In Canada, her mother worked full time as an Ontario teacher but still made time to volunteer at the African National Congress (ANC) office in Toronto sharing the reality of Apartheid with Canadians. Mogadime learned about what was happening in South Africa through her mother’s talks at local churches and women’s organizations.

As an adult, Mogadime explored her mother’s activism for her master’s research through a series of oral history interviews.

She shared her mother’s story with the CMHR after reading about an oral history project on the anti-Apartheid struggle in Canada.

“I felt the work that women did, and especially African women did, their contributions should also be featured in that oral history,” Mogadime said.

Today, video excerpts of her mother’s oral history appear alongside displays on Prime Minister Brian Mulroney and former Canadian UN Ambassador Stephen Lewis.
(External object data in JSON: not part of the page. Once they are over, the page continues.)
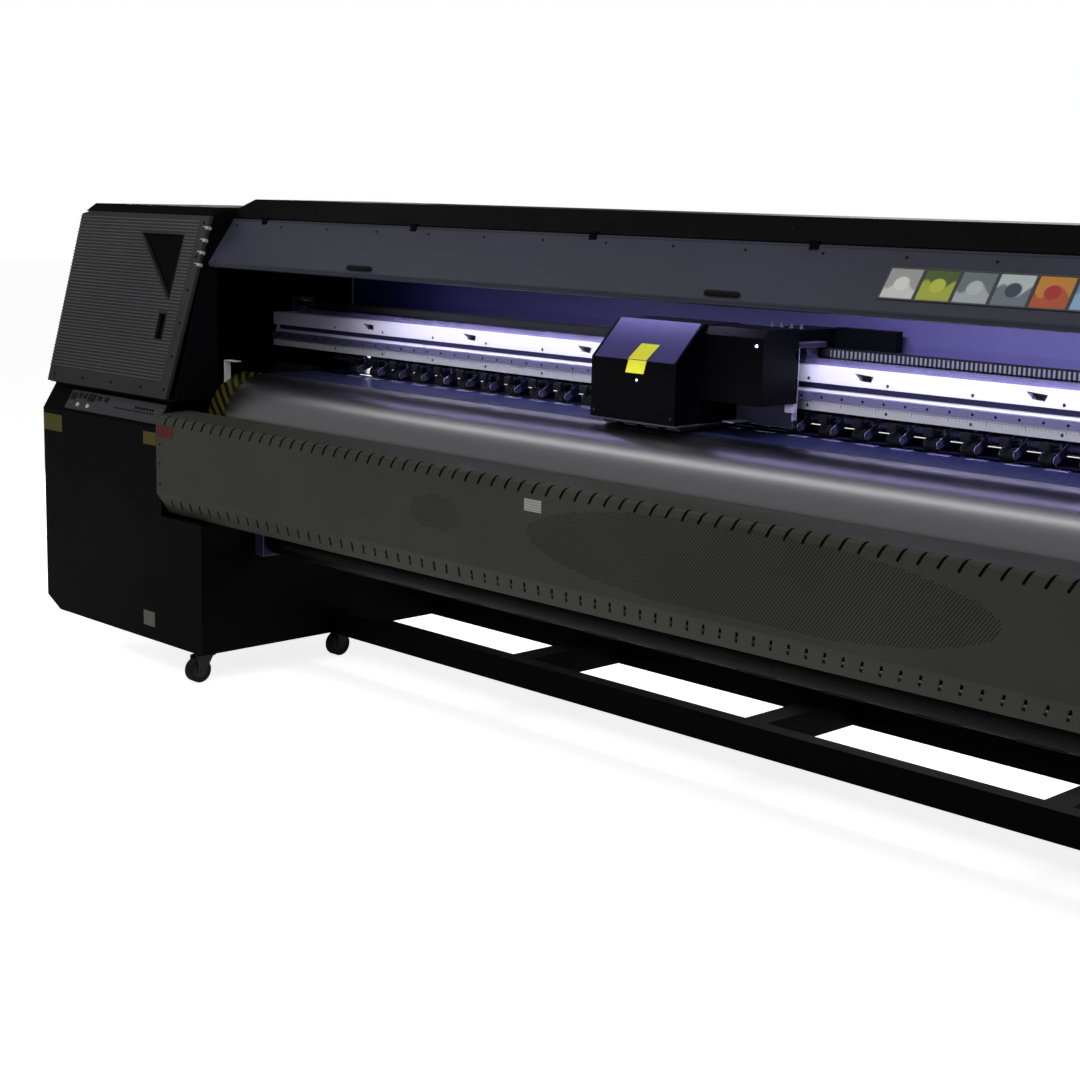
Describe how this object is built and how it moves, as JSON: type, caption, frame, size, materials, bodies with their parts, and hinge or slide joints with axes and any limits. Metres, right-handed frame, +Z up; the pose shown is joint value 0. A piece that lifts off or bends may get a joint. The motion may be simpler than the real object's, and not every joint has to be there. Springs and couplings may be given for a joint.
{
  "type": "wide format roll to roll inkjet printer",
  "caption": "Wide-format roll-to-roll inkjet printer with leg cabinets, gantry beam, sliding carriage, media guides and front dryer.",
  "frame": {"origin": "on the floor, under the centre of the machine's footprint", "axes": "+X along the machine to the operator's right, -Y towards the operator, +Z up"},
  "size_m": [5.2, 1.0135, 1.455],
  "materials": {
    "cabinet_black": "satin powder coat",
    "head_black": "satin powder coat",
    "ribbed_grey": "fine horizontal ribs",
    "window_black": "gloss",
    "cover_black": "satin powder coat",
    "fascia_grey": "satin powder coat",
    "inner_wall": "satin, lit violet from above",
    "tile_print": "gloss printed tile",
    "led_violet": "diffuser",
    "beam_silver": "clear anodised",
    "rail_steel": "ground",
    "encoder_film": "clear film with graduations",
    "belt_rubber": "matt",
    "pulley_aluminium": "machined",
    "bracket_zinc": "bright zinc",
    "tray_steel": "satin",
    "chain_nylon": "moulded",
    "platen_blue": "anodised",
    "guide_silver": "fine brushed",
    "caution_stripe": "black and yellow stripes",
    "frame_steel": "powder coat",
    "roller_steel": "knurled",
    "pinch_rubber": "ground",
    "dryer_olive": "satin powder coat",
    "heater_steel": "heat tinted",
    "shaft_aluminium": "anodised",
    "carriage_black": "semi gloss",
    "visor_gloss": "high gloss",
    "plate_aluminium": "machined",
    "head_module": "moulded",
    "motor_black": "cast body",
    "tank_plastic": "translucent",
    "strip_silver": "brushed",
    "button_white": "gloss",
    "sticker": "blank vinyl",
    "foot_steel": "zinc",
    "caster_steel": "zinc",
    "caster_rubber": "matt"
  },
  "bodies": {
    "machine": {"back_cover": "inner_wall", "cable_chain": "chain_nylon", "capping_station": "head_module", "caution_plates": "sticker", "chain_tray": "tray_steel", "control_strip": "strip_silver", "drive_belt": "belt_rubber", "dryer_cover": "dryer_olive", "dryer_heaters": "heater_steel", "encoder_strip": "encoder_film", "frame_cross_members": "frame_steel", "frame_front_beam": "frame_steel", "frame_rear_beam": "frame_steel", "front_guide": "guide_silver", "gantry_beam": "beam_silver", "guide_end_caps": "caution_stripe", "head_windows": "window_black", "ink_tanks": "tank_plastic", "led_strip": "led_violet", "left_head_shell": "head_black", "left_leg_cabinet": "cabinet_black", "levelling_feet": "foot_steel", "linear_rails": "rail_steel", "motors": "motor_black", "platen": "platen_blue", "platen_tabs": "bracket_zinc", "pulley_brackets": "bracket_zinc", "rear_guide": "platen_blue", "rear_skirt": "frame_steel", "ribbed_panels": "ribbed_grey", "right_head_shell": "head_black", "right_leg_cabinet": "cabinet_black", "shaft_bearings": "bracket_zinc", "side_frames": "frame_steel", "top_cover": "cover_black"},
    "carriage": {"carriage_body": "carriage_black", "carriage_visor": "visor_gloss", "carriage_plate": "plate_aluminium", "print_heads": "head_module", "rail_blocks": "rail_steel"},
    "hood": {"front_hood": "fascia_grey", "hood_tiles": "tile_print"},
    "feed_roller": {"feed_roller": "roller_steel"},
    "pinch_arms": {"pinch_arms": "bracket_zinc"},
    "pinch_rollers": {"pinch_rollers": "pinch_rubber"},
    "pinch_lever": {"pinch_lever": "bracket_zinc"},
    "take_up_shaft": {"take_up_shaft": "shaft_aluminium"},
    "unwind_shaft": {"unwind_shaft": "shaft_aluminium"},
    "drive_pulley": {"drive_pulley": "pulley_aluminium"},
    "idler_pulley": {"idler_pulley": "pulley_aluminium"},
    "start_button": {"start_button": "button_white"},
    "stop_button": {"stop_button": "button_white"},
    "caster_fork_1": {"caster_fork_1": "caster_steel"},
    "caster_wheel_1": {"caster_wheel_1": "caster_rubber"},
    "caster_fork_2": {"caster_fork_2": "caster_steel"},
    "caster_wheel_2": {"caster_wheel_2": "caster_rubber"},
    "caster_fork_3": {"caster_fork_3": "caster_steel"},
    "caster_wheel_3": {"caster_wheel_3": "caster_rubber"},
    "caster_fork_4": {"caster_fork_4": "caster_steel"},
    "caster_wheel_4": {"caster_wheel_4": "caster_rubber"}
  },
  "joints": [
    {"name": "carriage_slide", "type": "slide", "parent": "machine", "child": "carriage", "axis": [1, 0, 0], "range_m": [-1.65, 2.25]},
    {"name": "drive_pulley_spin", "type": "hinge", "parent": "machine", "child": "drive_pulley", "pos_m": [2.43, 0.13, 1.124], "axis": [0, 0, 1], "continuous": true},
    {"name": "idler_pulley_spin", "type": "hinge", "parent": "machine", "child": "idler_pulley", "pos_m": [-1.99, 0.13, 1.124], "axis": [0, 0, 1], "continuous": true},
    {"name": "feed_roller_spin", "type": "hinge", "parent": "machine", "child": "feed_roller", "pos_m": [0, 0.023, 0.9], "axis": [1, 0, 0], "continuous": true},
    {"name": "pinch_arm_lift", "type": "hinge", "parent": "machine", "child": "pinch_arms", "pos_m": [0, 0.075, 0.968], "axis": [-1, 0, 0], "range_deg": [0, 12]},
    {"name": "pinch_lever_turn", "type": "hinge", "parent": "machine", "child": "pinch_lever", "pos_m": [1.87, -0.36, 0.96], "axis": [1, 0, 0], "range_deg": [0, 60]},
    {"name": "pinch_roller_spin", "type": "hinge", "parent": "pinch_arms", "child": "pinch_rollers", "pos_m": [0, 0.023, 0.9453], "axis": [1, 0, 0], "continuous": true},
    {"name": "take_up_spin", "type": "hinge", "parent": "machine", "child": "take_up_shaft", "pos_m": [0, -0.25, 0.43], "axis": [1, 0, 0], "continuous": true},
    {"name": "unwind_spin", "type": "hinge", "parent": "machine", "child": "unwind_shaft", "pos_m": [0, 0.33, 0.48], "axis": [1, 0, 0], "continuous": true},
    {"name": "hood_lift", "type": "hinge", "parent": "machine", "child": "hood", "pos_m": [0, -0.244, 1.3915], "axis": [-1, 0, 0], "range_deg": [0, 85]},
    {"name": "start_button_press", "type": "slide", "parent": "machine", "child": "start_button", "axis": [0, 0.8486, -0.529], "range_m": [0, 0.0025], "stiffness_N_per_m": 400, "springref_m": -0.0005},
    {"name": "stop_button_press", "type": "slide", "parent": "machine", "child": "stop_button", "axis": [0, 0.8486, -0.529], "range_m": [0, 0.0025], "stiffness_N_per_m": 400, "springref_m": -0.0005},
    {"name": "caster_swivel_1", "type": "hinge", "parent": "machine", "child": "caster_fork_1", "pos_m": [-1.745, -0.44, 0.09], "axis": [0, 0, 1], "continuous": true},
    {"name": "caster_roll_1", "type": "hinge", "parent": "caster_fork_1", "child": "caster_wheel_1", "pos_m": [-1.745, -0.47, 0.0405], "axis": [1, 0, 0], "continuous": true},
    {"name": "caster_swivel_2", "type": "hinge", "parent": "machine", "child": "caster_fork_2", "pos_m": [1.745, -0.44, 0.09], "axis": [0, 0, 1], "continuous": true},
    {"name": "caster_roll_2", "type": "hinge", "parent": "caster_fork_2", "child": "caster_wheel_2", "pos_m": [1.745, -0.47, 0.0405], "axis": [1, 0, 0], "continuous": true},
    {"name": "caster_swivel_3", "type": "hinge", "parent": "machine", "child": "caster_fork_3", "pos_m": [-1.745, 0.1, 0.09], "axis": [0, 0, 1], "continuous": true},
    {"name": "caster_roll_3", "type": "hinge", "parent": "caster_fork_3", "child": "caster_wheel_3", "pos_m": [-1.745, 0.07, 0.0405], "axis": [1, 0, 0], "continuous": true},
    {"name": "caster_swivel_4", "type": "hinge", "parent": "machine", "child": "caster_fork_4", "pos_m": [1.745, 0.1, 0.09], "axis": [0, 0, 1], "continuous": true},
    {"name": "caster_roll_4", "type": "hinge", "parent": "caster_fork_4", "child": "caster_wheel_4", "pos_m": [1.745, 0.07, 0.0405], "axis": [1, 0, 0], "continuous": true}
  ],
  "couplings": [
    {"joint": "drive_pulley_spin", "follows": "carriage_slide", "rad_per_m": -40},
    {"joint": "idler_pulley_spin", "follows": "carriage_slide", "rad_per_m": -40},
    {"joint": "pinch_lever_turn", "follows": "pinch_arm_lift", "ratio": 5},
    {"joint": "pinch_roller_spin", "follows": "feed_roller_spin", "ratio": -2}
  ]
}
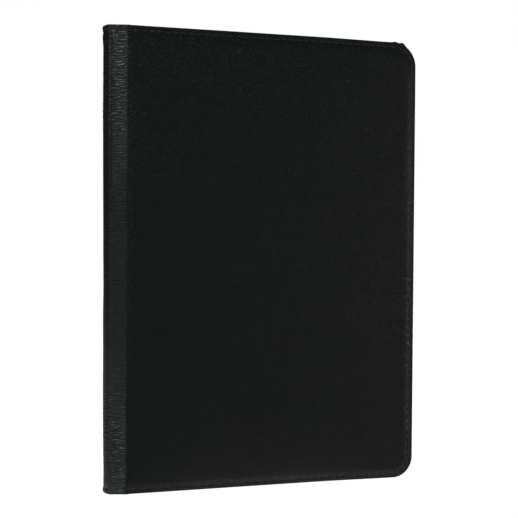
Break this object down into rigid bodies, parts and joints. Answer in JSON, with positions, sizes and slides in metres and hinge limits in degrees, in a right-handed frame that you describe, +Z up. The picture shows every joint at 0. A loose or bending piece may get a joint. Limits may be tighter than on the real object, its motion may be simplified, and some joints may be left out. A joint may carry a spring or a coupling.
{
  "type": "tablet case",
  "caption": "Hinged leather folio case that holds a tablet in a tray with corner grips between padded, stitched covers joined by a spine.",
  "frame": {"origin": "middle of the base of the closed case, on the surface it stands on", "axes": "+Z up along the spine, +X from the spine to the free edge of the covers, +Y from the front cover to the back cover"},
  "size_m": [0.187, 0.018, 0.256],
  "materials": {
    "leather": "black pebble-grained synthetic leather, satin",
    "thread": "bonded polyester sewing thread, black",
    "foam": "thin closed-cell padding",
    "board": "grey binder's board",
    "lining": "brushed microfibre, matt",
    "magnet": "nickel-plated magnet",
    "stiffener": "thin black plastic strip",
    "tray": "moulded black plastic, fine satin texture",
    "grip": "soft moulded polymer, matt",
    "bond": "double-sided adhesive sheet"
  },
  "bodies": {
    "back": {"back_cover_skin": "leather", "back_cover_thread": "thread", "back_cover_foam": "foam", "back_cover_board": "board", "back_cover_lining": "lining", "camera_window_ring": "tray", "tray_bond_sheet": "bond", "tray_shell": "tray", "corner_grip_lower_left": "grip", "corner_grip_lower_right": "grip", "corner_grip_upper_left": "grip", "corner_grip_upper_right": "grip"},
    "spine": {"spine_skin": "leather", "spine_thread_lower": "thread", "spine_thread_upper": "thread", "spine_stiffener": "stiffener", "spine_lining": "lining"},
    "front_cover": {"front_cover_skin": "leather", "front_cover_thread": "thread", "front_cover_foam": "foam", "front_cover_board": "board", "front_cover_lining": "lining", "closing_magnet_lower": "magnet", "closing_magnet_upper": "magnet", "sleep_magnet": "magnet"}
  },
  "joints": [
    {"name": "spine_hinge", "type": "hinge", "parent": "back", "child": "spine", "pos_m": [-0.0854, 0.009, 0.128], "axis": [0, 0, -1], "range_deg": [0, 175]},
    {"name": "cover_hinge", "type": "hinge", "parent": "spine", "child": "front_cover", "pos_m": [-0.0854, -0.009, 0.128], "axis": [0, 0, -1], "range_deg": [0, 175]}
  ]
}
The exhibition also includes artifacts, interactive elements, videos and art.

“It does give me so much happiness to see that the role of African women is acknowledged. We were people of agency. We were fighting there along with men to make a difference and to make change,” she said.

Mogadime’s family has a long history of participation in the anti-Apartheid struggle.

Her great-grandfather, Henry Selby Msimang, was one of the founders of the South African Native National Congress, which later became the ANC. He and other African intellectuals at the time challenged the human rights violations of the 1913 Land Act, which gave most of the country’s land to a white minority and forced most of the black population out to ‘Native reserves’ in isolated areas with poor agricultural land.

Mogadime addressed the injustices of the Land Act and the human rights violations committed under Apartheid when she spoke at the exhibition opening.

“I felt the need to speak about the agency African people had in fighting for their rights and that resistance was part of what Nelson Mandela inherited when he himself joined the struggle,” Mogadime explained. “I felt it was important for my talk to honour the presence of these African Intellectuals in the historical memory of the struggle for freedom.”

Mogadime’s grandmother was a teacher and successful entrepreneur, a remarkable feat at the time given her race and sex. Both she and Mogadime’s mother instilled in their families the importance of giving back to the community when one has been fortunate enough to receive an education.

Seeing her mother’s contributions recognized at the exhibit was rewarding for the Brock professor.

“I do think she’s a great role model for young women today, for black women to know there were teachers that were out there years ago doing this kind of human rights work,” Mogadime said.

“Her message is really about the notion of self-empowerment and voice; Not being overtaken by challenges, but actually learning things like having the resilience to think that you can actually act. Do things. Change things.”

Her family’s experience has shaped who Mogadime is today as an individual and an educator.

“I just have a sense that whatever I do, it should be connected to my colleagues somehow,” she says. “I think to some extent the idea that I’m part of a community, and that whatever I do is part of that community. It’s not just myself as an individual.”

Mogadime initiated the institutional agreement between North West University in South Africa and Brock University in 2005 that has been renewed several times. It has enjoyed many successes including graduate student internships and faculty exchanges between the two universities.

She feels the partnership is about Ubuntu and being a community across borders, and expressed thanks to Professor Kobus Mentz of North West University, who worked with her for many years.

Mogadime’s work with the CMHR is ongoing. She has been asked to develop curriculum materials for teachers to use for the exhibition based on an approach she created called Teaching Nelson Mandela, and to provide workshops to school boards in Ontario and other provinces.